Description
The issue itself seems to be a behaviour change between 1.6 and 2.x for treating empty string as null or not in double and float.
{"a":"a1","int":1,"other":4.4} {"a":"a2","int":"","other":""}
code :
val config = new SparkConf().setMaster("local[5]").setAppName("test") val sc = SparkContext.getOrCreate(config) val sql = new SQLContext(sc) val file_path = this.getClass.getClassLoader.getResource("Sanity4.json").getFile val df = sql.read.schema(null).json(file_path) df.show(30)
then in spark 1.6, result is
+---+----+-----+ | a| int|other| +---+----+-----+ | a1| 1| 4.4| | a2|null| null| +---+----+-----+
root |-- a: string (nullable = true) |-- int: long (nullable = true) |-- other: double (nullable = true)

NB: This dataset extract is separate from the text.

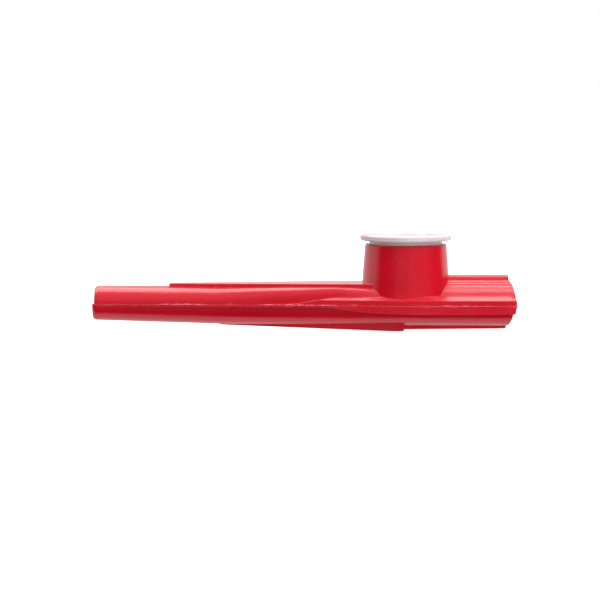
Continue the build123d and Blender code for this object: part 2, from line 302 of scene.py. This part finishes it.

but in spark 2.2, result is
+----+----+-----+ | a| int|other| +----+----+-----+ | a1| 1| 4.4| |null|null| null| +----+----+-----+
root |-- a: string (nullable = true) |-- int: long (nullable = true) |-- other: double (nullable = true)
Another easy reproducer:
spark.read.schema("a DOUBLE, b FLOAT") .option("mode", "FAILFAST").json(Seq("""{"a":"", "b": ""}""", """{"a": 1.1, "b": 1.1}""").toDS)